Bref rien de neuf dans le monde ramadanien. Heureusement, il y avait un dessert : une discussion improvisée avec des disciples convaincus. Nous voilà donc six à huit sur le pas de porte de la mosquée, après la conférence. Comme d’habitude les thèmes se mêlent (moi-même j’en ai tant à soulever). Après le traditionnel : vous êtes chrétienne? on passe aux questions-réponses, dans le désordre.
Moi à un jeune homme : êtes-vous pour la polygamie ?
- Ma religion ne m’oblige pas à être polygame. Ce n’est pas une exigence.
Mais elle oblige les femmes à n’avoir qu’un mari…
- Les femmes peuvent faire noter dans leur contrat de mariage qu’elles ne veulent pas de deuxième épouse … Mais, moi je veux me marier, vivre tranquille avec ma femme… je n’en ai pas besoin d’autres… »
Une femme intervient : «Moi, je lutte contre la polygamie. » Plusieurs autres s’élèvent : « Moi je suis pour », « Moi aussi… » Un argument pris au vol : « ça évite que des femmes se retrouvent seules, sans mari… »
Moi : « En lisant le Coran j’ai été frappée que toutes les trois pages, les non musulmans sont condamnés à l’enfer… »
- Comment ? Citez-moi un seul verset…
Manque de chance, je n’en connais aucun par cœur. Ma mauvaise foi est prouvée.
A propos de lapidation je leur montre un livre de Hani que j’ai pris avec moi, La Miséricorde en islam. « Dans ce livre, Hani Ramadan raconte deux lapidations ordonnées par Mahomet … Les coupables avaient avoué… » Mahomet et leur bienaimé cheikh pris la main dans le sac: ils n’en reviennent pas, ils ne peuvent me croire… Surtout que Hani avait encore rappelé que vu les règles de l’islam « la lapidation est pratiquement inapplicable».
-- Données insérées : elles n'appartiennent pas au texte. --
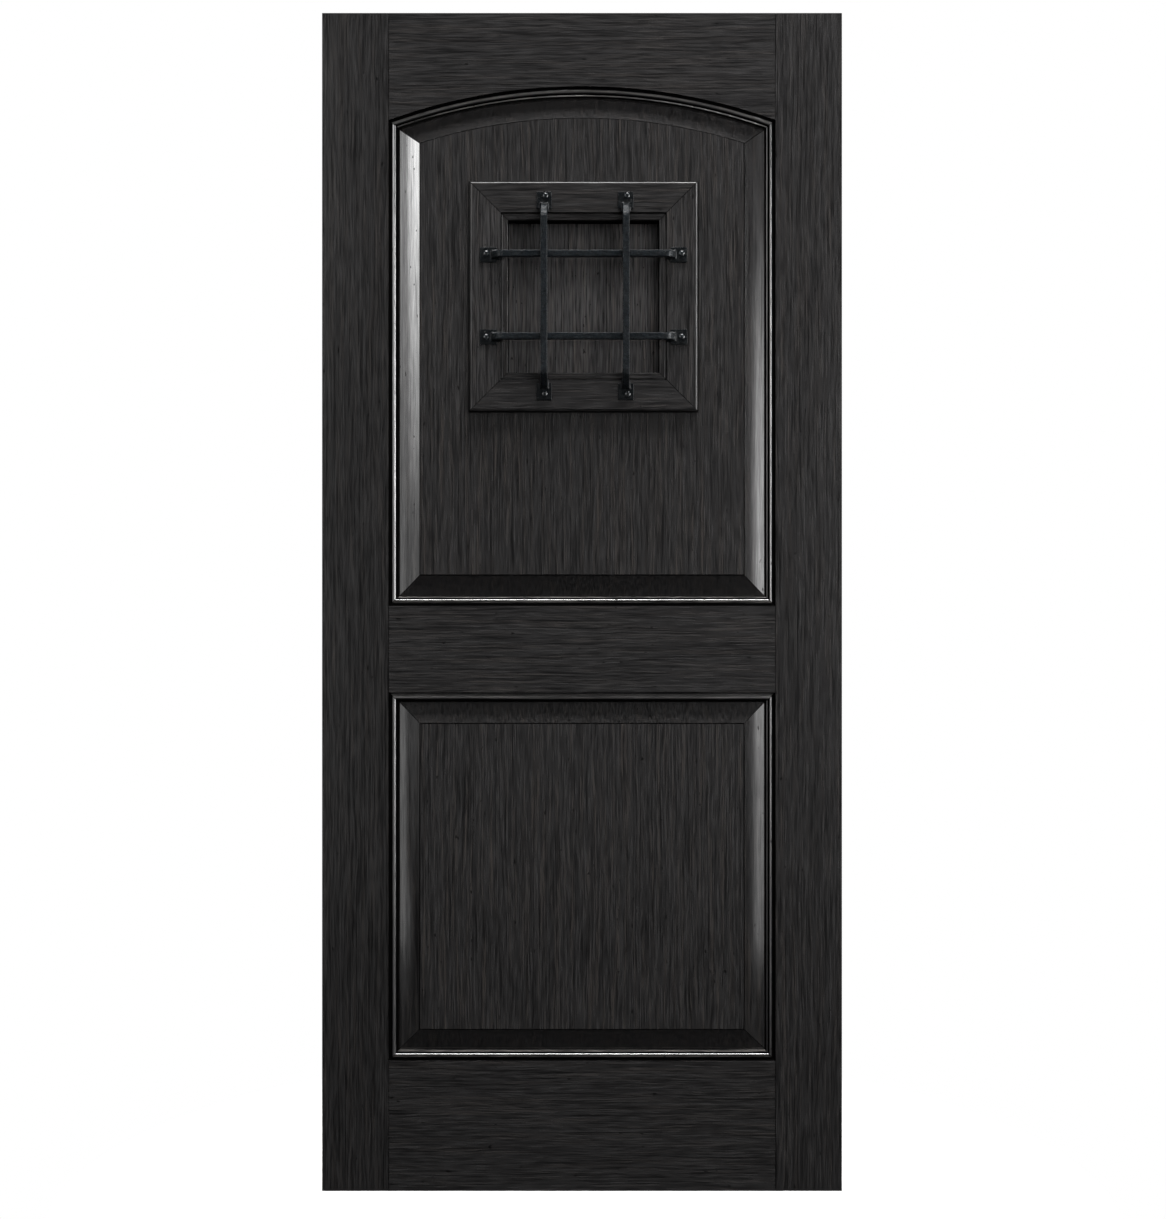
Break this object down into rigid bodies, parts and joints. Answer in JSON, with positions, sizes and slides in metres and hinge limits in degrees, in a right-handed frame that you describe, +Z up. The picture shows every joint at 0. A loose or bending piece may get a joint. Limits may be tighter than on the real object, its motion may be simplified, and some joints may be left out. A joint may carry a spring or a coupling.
{
  "type": "wine cellar door",
  "caption": "Solid wood door leaf with an arched and a square raised panel, a forged grille over a speakeasy opening, and a hinged shutter that closes it from the back.",
  "frame": {"origin": "foot of the hinge edge, halfway through the leaf's thickness", "axes": "+Z up, -Y towards the front with the grille, +X from the hinge edge to the lock edge"},
  "size_m": [0.897, 0.1081, 2.032],
  "materials": {
    "stained_wood": "open-grained wood stained charcoal, under a satin lacquer",
    "wrought_iron": "hand-forged iron, hammered and blackened, with a waxed sheen",
    "hinge_steel": "plain steel, blackened"
  },
  "bodies": {
    "door": {"arch_moulding_back": "stained_wood", "arch_moulding_front": "stained_wood", "bottom_rail": "stained_wood", "casing_bottom_back": "stained_wood", "casing_bottom_front": "stained_wood", "casing_left_back": "stained_wood", "casing_left_front": "stained_wood", "casing_right_back": "stained_wood", "casing_right_front": "stained_wood", "casing_top_back": "stained_wood", "casing_top_front": "stained_wood", "grille_bar_left": "wrought_iron", "grille_bar_lower": "wrought_iron", "grille_bar_right": "wrought_iron", "grille_bar_upper": "wrought_iron", "hinge_stile": "stained_wood", "lock_rail": "stained_wood", "lock_stile": "stained_wood", "lower_bottom_moulding_back": "stained_wood", "lower_bottom_moulding_front": "stained_wood", "lower_hinge_fixed_leaf": "hinge_steel", "lower_left_moulding_back": "stained_wood", "lower_left_moulding_front": "stained_wood", "lower_panel": "stained_wood", "lower_right_moulding_back": "stained_wood", "lower_right_moulding_front": "stained_wood", "lower_top_moulding_back": "stained_wood", "lower_top_moulding_front": "stained_wood", "opening_bead_bottom": "stained_wood", "opening_bead_left": "stained_wood", "opening_bead_right": "stained_wood", "opening_bead_top": "stained_wood", "top_rail": "stained_wood", "upper_bottom_moulding_back": "stained_wood", "upper_bottom_moulding_front": "stained_wood", "upper_hinge_fixed_leaf": "hinge_steel", "upper_left_moulding_back": "stained_wood", "upper_left_moulding_front": "stained_wood", "upper_panel": "stained_wood", "upper_right_moulding_back": "stained_wood", "upper_right_moulding_front": "stained_wood"},
    "shutter": {"shutter": "stained_wood", "shutter_knob": "wrought_iron", "lower_hinge_shutter_leaf": "hinge_steel", "upper_hinge_shutter_leaf": "hinge_steel"}
  },
  "joints": [
    {"name": "shutter_hinge", "type": "hinge", "parent": "door", "child": "shutter", "pos_m": [0.3137, 0.03045, 1.5424], "axis": [0, 0, 1], "range_deg": [0, 150]}
  ]
}
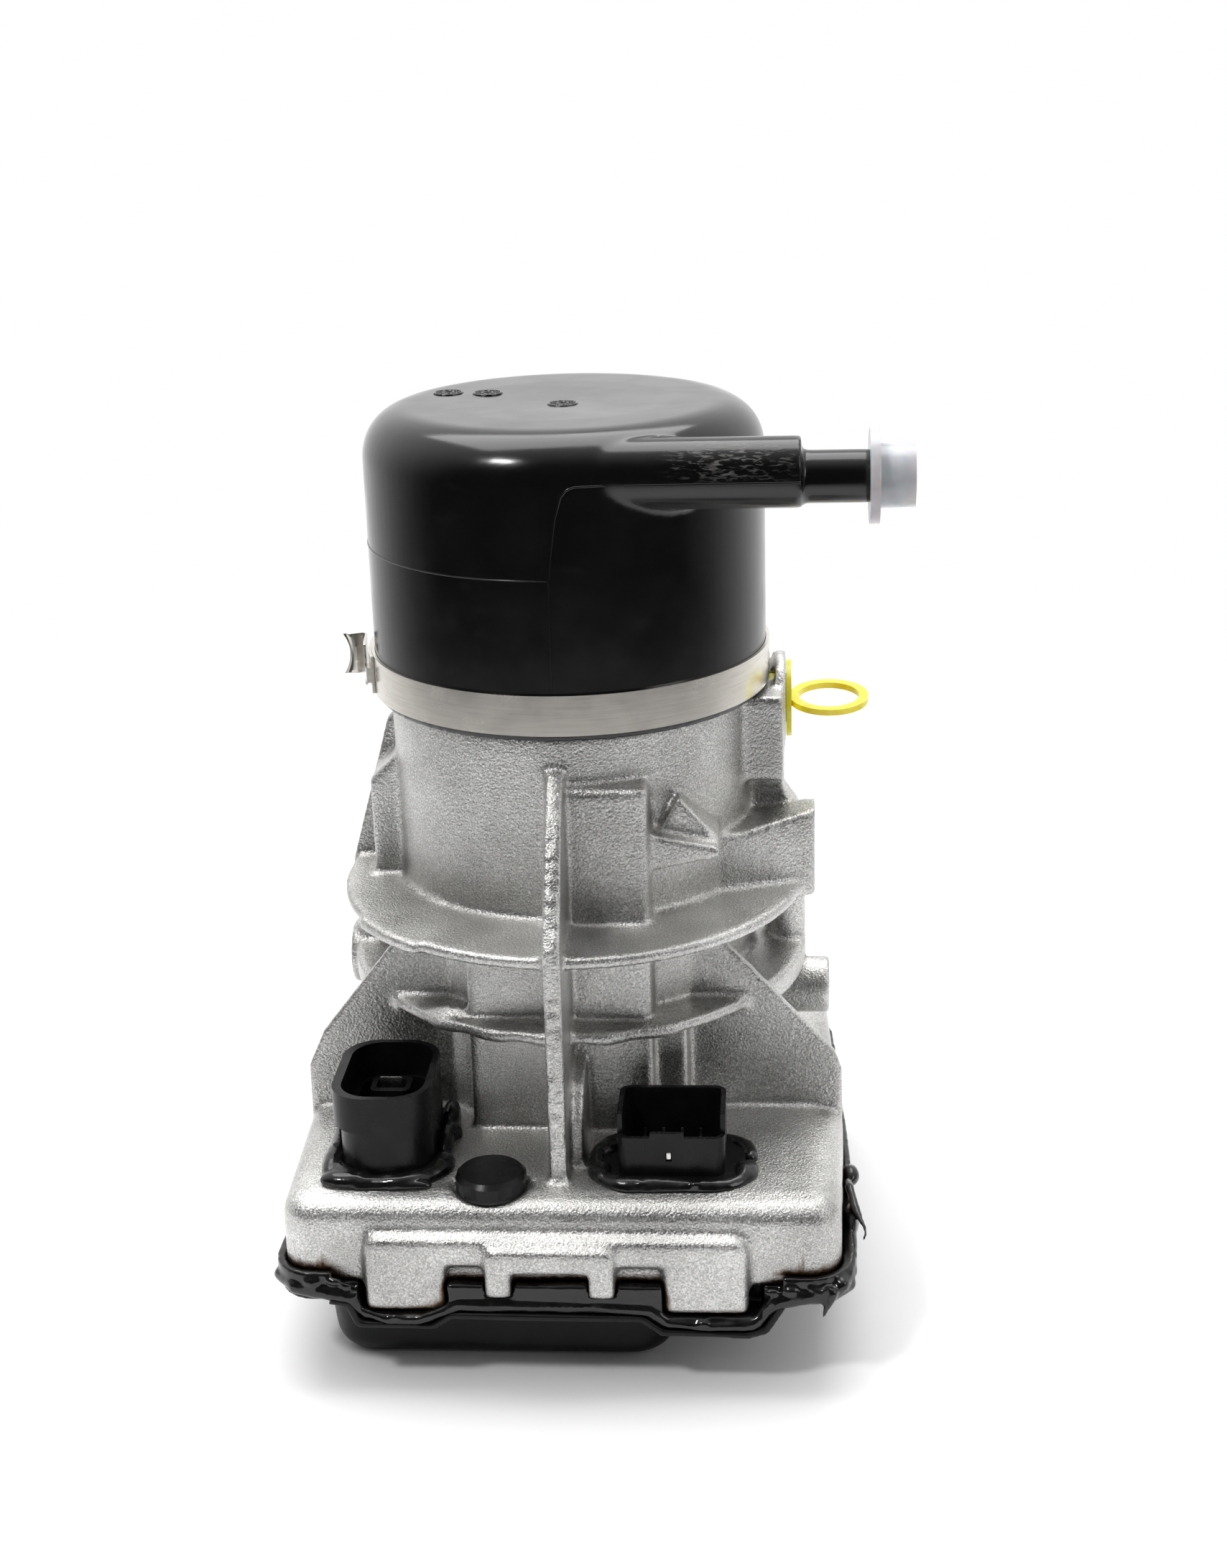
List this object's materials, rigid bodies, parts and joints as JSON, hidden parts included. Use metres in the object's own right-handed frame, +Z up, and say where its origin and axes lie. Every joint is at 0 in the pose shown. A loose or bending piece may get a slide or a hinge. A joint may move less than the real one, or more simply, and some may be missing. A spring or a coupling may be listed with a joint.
{
  "type": "electro-hydraulic power steering pump",
  "caption": "Upright electro-hydraulic pump: black domed fluid reservoir with side nipple, clamped on a ribbed cast body above a flat electronics box with plug sockets.",
  "frame": {"origin": "on the pump and motor axis, in the plane that the bottom cover's dish rests on", "axes": "+Z up along the pump axis towards the reservoir, +X the way the return nipple points, -Y towards the two connectors"},
  "size_m": [0.172, 0.167, 0.248],
  "materials": {
    "cast_aluminium": "blasted casting, satin",
    "moulded_black": "satin gloss moulding",
    "connector_black": "satin moulding",
    "stainless": "polished strip",
    "milky_plastic": "translucent milky",
    "yellow_plastic": "translucent satin",
    "black_silicone": "wet gloss",
    "black_steel": "satin black coating",
    "seal_rubber": "matte",
    "board": "solder mask",
    "can_sleeve": "heat-shrink sleeve",
    "ferrite": "matte",
    "chip": "matte epoxy",
    "thermal_pad": "matte",
    "lamination": "stacked sheet",
    "insulator": "moulded",
    "copper": "enamelled copper",
    "tinned": "tinned",
    "steel": "ground",
    "zinc_steel": "zinc plated",
    "magnet": "nickel plated",
    "cage_brass": "pressed",
    "machined_aluminium": "machined",
    "membrane": "porous film",
    "mesh": "woven"
  },
  "bodies": {
    "housing": {"body_casting": "cast_aluminium", "reservoir": "moulded_black", "reservoir_seal": "seal_rubber", "fluid_strainer": "mesh", "clamp_band": "stainless", "clamp_hook": "stainless", "clamp_ear": "stainless", "power_connector": "connector_black", "power_terminals": "tinned", "power_sealant": "black_silicone", "signal_connector": "connector_black", "signal_terminals": "tinned", "signal_sealant": "black_silicone", "vent_plug": "connector_black", "vent_seal": "seal_rubber", "vent_membrane": "membrane", "bottom_cover": "black_steel", "cover_sealant": "black_silicone", "circuit_board": "board", "board_screws": "zinc_steel", "capacitors": "can_sleeve", "choke_coil": "ferrite", "power_transistors": "chip", "thermal_pads": "thermal_pad", "control_chips": "chip", "stator_core": "lamination", "stator_insulator": "insulator", "stator_windings": "copper", "end_plate": "machined_aluminium", "end_plate_screws": "zinc_steel", "phase_bars": "copper", "shaft_seal": "seal_rubber", "upper_bearing_outer": "steel", "lower_bearing_outer": "steel", "pump_body": "machined_aluminium", "lower_bush_block": "machined_aluminium", "upper_bush_block": "machined_aluminium", "pump_cover": "machined_aluminium", "pump_bolts": "zinc_steel", "dowel_pins": "steel", "relief_spring": "steel", "relief_plug": "zinc_steel", "transfer_tube": "steel", "suction_strainer": "mesh"},
    "rotor": {"rotor_shaft": "steel", "rotor_core": "lamination", "rotor_magnets": "magnet", "sensor_magnet": "magnet", "upper_bearing_inner": "steel", "lower_bearing_inner": "steel", "drive_coupling": "steel", "drive_gear": "steel"},
    "driven_gear": {"driven_gear": "steel"},
    "upper_cage": {"upper_bearing_balls": "steel", "upper_bearing_cage": "cage_brass"},
    "lower_cage": {"lower_bearing_balls": "steel", "lower_bearing_cage": "cage_brass"},
    "relief_poppet": {"relief_poppet": "steel"},
    "return_cap": {"return_cap": "milky_plastic"},
    "port_plug": {"port_plug": "yellow_plastic"}
  },
  "joints": [
    {"name": "rotor_spin", "type": "hinge", "parent": "housing", "child": "rotor", "pos_m": [0, 0, 0.09], "axis": [0, 0, 1], "continuous": true},
    {"name": "driven_gear_spin", "type": "hinge", "parent": "housing", "child": "driven_gear", "pos_m": [0, 0.02, 0.159], "axis": [0, 0, 1], "continuous": true},
    {"name": "upper_cage_spin", "type": "hinge", "parent": "housing", "child": "upper_cage", "pos_m": [0, 0, 0.121], "axis": [0, 0, 1], "continuous": true},
    {"name": "lower_cage_spin", "type": "hinge", "parent": "housing", "child": "lower_cage", "pos_m": [0, 0, 0.063], "axis": [0, 0, 1], "continuous": true},
    {"name": "relief_lift", "type": "slide", "parent": "housing", "child": "relief_poppet", "axis": [0, 0, 1], "range_m": [0, 0.0015], "stiffness_N_per_m": 3000, "springref_m": -0.001, "deforming": ["relief_spring"]},
    {"name": "return_cap_pull", "type": "slide", "parent": "housing", "child": "return_cap", "axis": [1, 0, 0], "range_m": [0, 0.06]},
    {"name": "port_plug_pull", "type": "slide", "parent": "housing", "child": "port_plug", "axis": [1, 0, 0], "range_m": [0, 0.04]}
  ],
  "couplings": [
    {"joint": "driven_gear_spin", "follows": "rotor_spin", "ratio": -1},
    {"joint": "upper_cage_spin", "follows": "rotor_spin", "ratio": 0.3682},
    {"joint": "lower_cage_spin", "follows": "rotor_spin", "ratio": 0.3722}
  ]
}
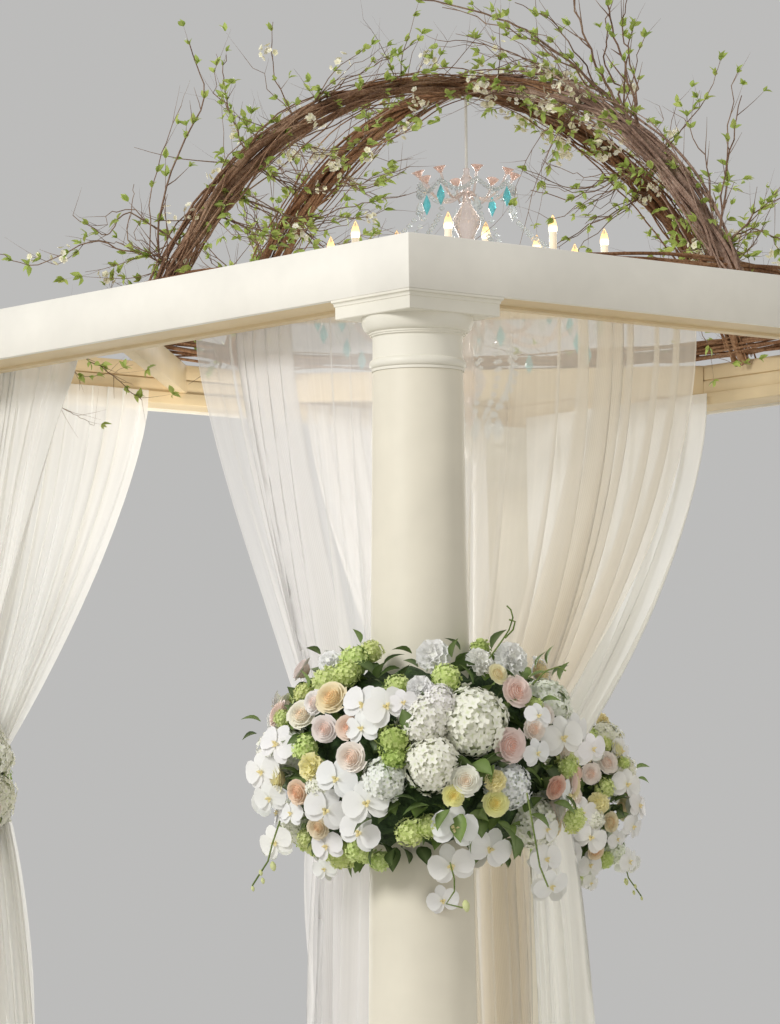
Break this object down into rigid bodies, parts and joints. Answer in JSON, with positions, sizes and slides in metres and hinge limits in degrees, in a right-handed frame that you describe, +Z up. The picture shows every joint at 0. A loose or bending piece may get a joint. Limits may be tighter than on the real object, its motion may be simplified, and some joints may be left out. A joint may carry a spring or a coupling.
{
  "type": "chuppah canopy",
  "caption": "Square wedding canopy on tapered columns, with a boarded frame, tied-back sheer curtains, flower collars, a vine dome and a hanging chandelier.",
  "frame": {"origin": "On the ground, at the centre of the square plan", "axes": "+Z up, -Y to the front, +X to the right"},
  "size_m": [3.133, 3.133, 4.2104],
  "materials": {
    "cream_paint": "satin",
    "sheer_fabric": "soft sheen, see-through",
    "vine_bark": "rough bark",
    "fresh_flowers": "matt petals and leaves",
    "crystal": "polished",
    "hanging_cord": "smooth"
  },
  "bodies": {
    "root": {"front_right_column_base": "cream_paint", "front_right_column_shaft": "cream_paint", "front_right_column_capital": "cream_paint", "front_right_brace": "cream_paint", "front_right_flower_collar": "fresh_flowers", "front_left_column_base": "cream_paint", "front_left_column_shaft": "cream_paint", "front_left_column_capital": "cream_paint", "front_left_brace": "cream_paint", "front_left_flower_collar": "fresh_flowers", "back_right_column_base": "cream_paint", "back_right_column_shaft": "cream_paint", "back_right_column_capital": "cream_paint", "back_right_brace": "cream_paint", "back_right_flower_collar": "fresh_flowers", "back_left_column_base": "cream_paint", "back_left_column_shaft": "cream_paint", "back_left_column_capital": "cream_paint", "back_left_brace": "cream_paint", "back_left_flower_collar": "fresh_flowers", "front_fascia": "cream_paint", "front_soffit": "cream_paint", "front_rail": "cream_paint", "front_vine_leg": "vine_bark", "right_fascia": "cream_paint", "right_soffit": "cream_paint", "right_rail": "cream_paint", "right_vine_leg": "vine_bark", "back_fascia": "cream_paint", "back_soffit": "cream_paint", "back_rail": "cream_paint", "back_vine_leg": "vine_bark", "left_fascia": "cream_paint", "left_soffit": "cream_paint", "left_rail": "cream_paint", "left_vine_leg": "vine_bark", "vine_ring": "vine_bark", "chandelier_frame": "crystal", "chandelier_crown": "crystal", "chandelier_cord": "hanging_cord", "front_right_curtain": "sheer_fabric", "front_left_curtain": "sheer_fabric", "right_front_curtain": "sheer_fabric", "right_back_curtain": "sheer_fabric", "back_right_curtain": "sheer_fabric", "back_left_curtain": "sheer_fabric", "left_back_curtain": "sheer_fabric", "left_front_curtain": "sheer_fabric"}
  },
  "joints": []
}
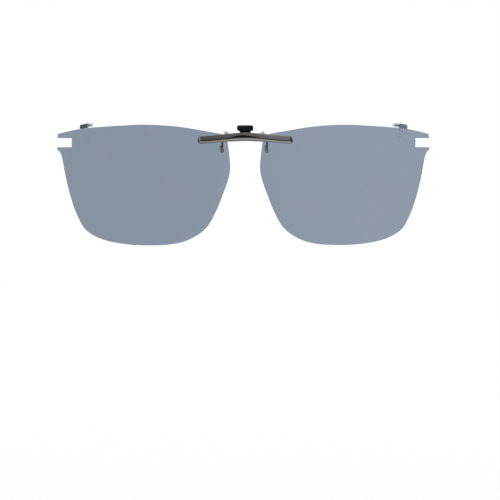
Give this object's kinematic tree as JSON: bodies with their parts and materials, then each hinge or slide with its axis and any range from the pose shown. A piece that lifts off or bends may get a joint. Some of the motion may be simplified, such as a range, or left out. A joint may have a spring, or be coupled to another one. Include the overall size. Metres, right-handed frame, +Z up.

- Montrez… Vous n’avez lu qu’une phrase… Qu’est-ce qu’il y a avant ?... Il faut mettre dans le contexte. »
Bon, ce sera tout pour aujourd’hui. Mes interlocuteurs concluent que je ne veux pas comprendre. Trop encombrée par mes préjugés. Le plus fou, c’est cette impression qu’ils sont sincères. Qu’il est inimaginable pour eux que le Coran, le prophète et l’islam en général disent la moindre chose répréhensible.
Mais comment lisent-ils ?
L’imam ne supporte pas d’être privé de conférences dans l’Hexagone. Il consacre une série d’interventions à cette injustice.